CEO JONES SHOOTS STRAIGHT ON CRITICAL ISSUES

     Over the past few weeks, Chairman and CEO D. Paul Jones, Jr. has responded
to a number of questions from employees through memos, meetings and
newsletters.

     In a recent interview with Directions, Jones recapped some key points
related to several important issues, including mergers and acquisitions, the
bank's strategic plan, earnings and executive compensation.

     DIRECTIONS: In response to inquiries about the possibility of Compass
merging with another large Alabama-based bank, our response was  "no comment."
We know that the board has approved our three-year strategic plan, which does
not include the sale of the bank. Why did we choose to say "no comment"?
     MR. JONES: It has long been our policy to not comment on any mergers or
acquisitions, including rumors  no matter how ridiculous. We adopted this
policy several years ago when we began our acquisition program. Commenting on
rumors can fuel speculation in our stock or other banks' stocks. If tomorrow we
received a call from the press asking us to comment on a rumor that Compass was
in negotiations with another bank, our response would be the same. Not
commenting does not mean we are confirming the rumor. It simply means we choose
not to comment.

     DIRECTIONS: So, we're not planning to merge with another bank?
     MR. JONES: No. While I can't comment on every discussion or rumor, I can
say that there are no substantive or ongoing talks with any company--
headquartered inside or outside Alabama--about a possible merger of equals or a
sale of the bank. The board looked at all of the company's strategic options
with the assistance of an independent financial advisor, including a sale or
merger of equals, and determined to stay the course by adopting the three year
strategic plan which we have described earlier.
     Our retired chairman knows full well that as a part of our strategic
planning process we considered the possibility of an in market merger. He also
knows that the idea was rejected and that his discussion of the board's
deliberations violates the confidence placed in him by the board. The rumors
that he is spreading are designed to breed suspicion and mistrust and divert
attention away from the fact that his proposal would have cost many employees
their jobs.
     We must not allow ourselves to be drawn into a public debate over every
idea considered and rejected by our board. Let's don't get confused here. Mr.
Brock is saying that he absolutely will sell the bank under his plan. The board
is saying that isn't in their plan at all.
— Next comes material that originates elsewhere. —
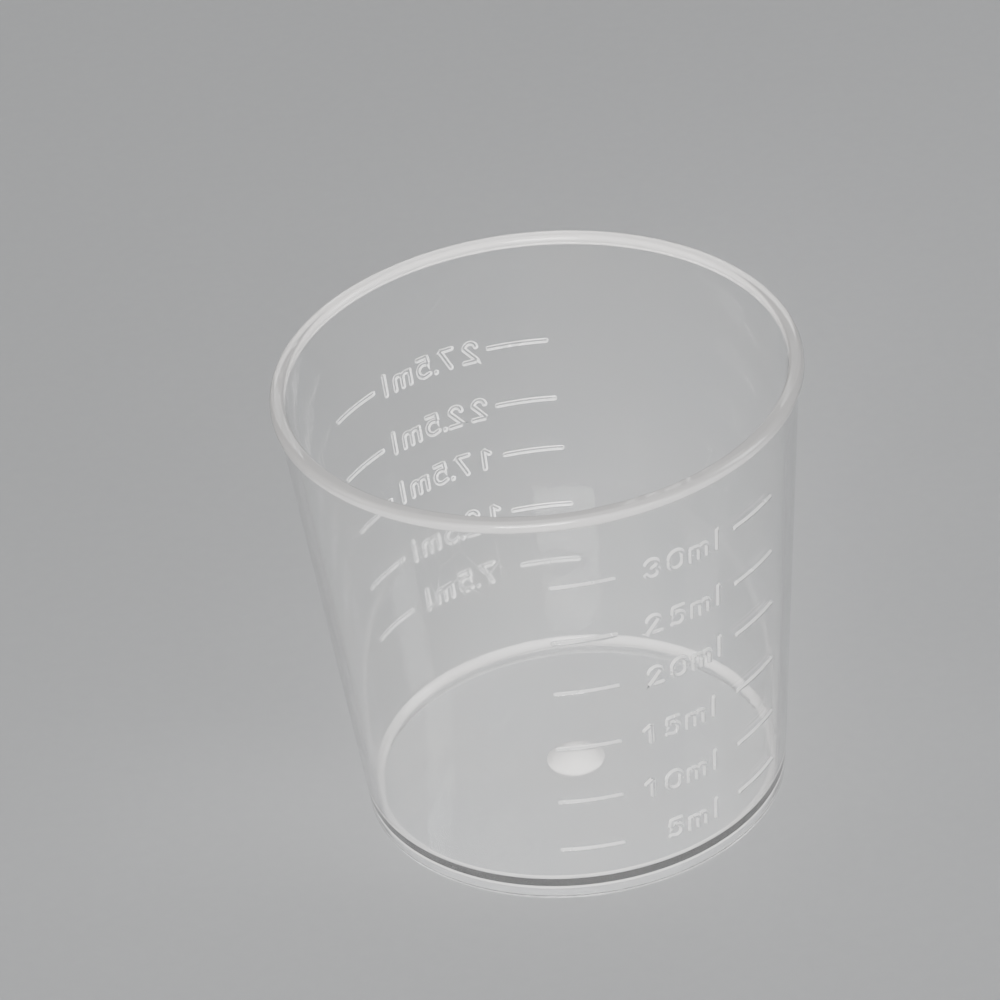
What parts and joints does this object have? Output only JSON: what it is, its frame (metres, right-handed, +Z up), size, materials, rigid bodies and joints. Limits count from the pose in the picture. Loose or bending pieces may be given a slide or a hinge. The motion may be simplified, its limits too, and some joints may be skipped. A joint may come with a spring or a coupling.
{
  "type": "graduated measuring cup",
  "caption": "Small translucent tapered measuring cup with a rounded rim, a raised floor on a foot ring and moulded graduations in millilitres.",
  "frame": {"origin": "centre of the foot ring's resting circle, on the table", "axes": "+Z up along the cup's axis, -Y towards the side that shows the whole 5 ml steps"},
  "size_m": [0.041, 0.041, 0.038],
  "materials": {
    "cup_plastic": "translucent natural polypropylene, glossy moulded surface",
    "raised_marks": "same translucent plastic, raised strokes"
  },
  "bodies": {
    "root": {"cup_wall": "cup_plastic", "rim_bead": "cup_plastic", "floor_plate": "cup_plastic", "foot_ring": "cup_plastic", "gate_dome": "cup_plastic", "ticks_5ml": "raised_marks", "label_5ml": "raised_marks", "ticks_10ml": "raised_marks", "label_10ml": "raised_marks", "ticks_15ml": "raised_marks", "label_15ml": "raised_marks", "ticks_20ml": "raised_marks", "label_20ml": "raised_marks", "ticks_25ml": "raised_marks", "label_25ml": "raised_marks", "ticks_30ml": "raised_marks", "label_30ml": "raised_marks", "ticks_7_5ml": "raised_marks", "label_7_5ml": "raised_marks", "ticks_12_5ml": "raised_marks", "label_12_5ml": "raised_marks", "ticks_17_5ml": "raised_marks", "label_17_5ml": "raised_marks", "ticks_22_5ml": "raised_marks", "label_22_5ml": "raised_marks", "ticks_27_5ml": "raised_marks", "label_27_5ml": "raised_marks"}
  },
  "joints": []
}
     DIRECTIONS: Why did the board initiate this review at all?
     MR. JONES: That goes back to the board's purpose and responsibilities. Our
board's function is to govern the corporation in a way that serves the long
term interests of the shareholders. The board makes informed decisions after
being presented with all the facts.
     Last fall, when Mr. Brock informed the board that he had shopped our bank
and found one out of state bank, First Union, that was interested, his actions
came as a surprise to the board. The board had not authorized Mr. Brock to shop
the bank and hadn't considered a sale of the bank as a present strategic
option. The board felt it necessary to get expert advice before taking any
action to ensure it was meeting its obligations to our shareholders.
     The board then initiated an evaluation of all of Compass' strategic
options, some of which we have already mentioned. The board considered merging
with another bank similar in size to Compass or selling to a larger bank--both
of which involved consideration of in market and out-of-state mergers and
acquisitions and the First Union proposal; implementing a stock repurchase
program, which a number of other banks have done; and implementing our
strategic plan.  After evaluating all of these options, and on advice from 
independent investment advisors, the board approved going forward with the 
three year strategic plan as the course of action that was in the best 
interests of our shareholders.

     DIRECTIONS: Is "three years" a critical time frame?
     MR. JONES: No. The plan extends three years out. Each year, we will re
evaluate and add to it. With its approval of this plan, the board has given its
vote of confidence in our moving forward. We must justify the confidence the
board has placed in us. A year from now, management will examine how we have
performed toward our plan and how the plan should look another three years down
the road.

     DIRECTIONS: Why did Mr. Brock initiate the proxy fight?
     MR. JONES: He wants to control the company. When he found he could not
assert his will over the board, he decided to try to change the board, and then
to sell the company. He is proposing three nominees to run for election against
the three people who are nominated by the board.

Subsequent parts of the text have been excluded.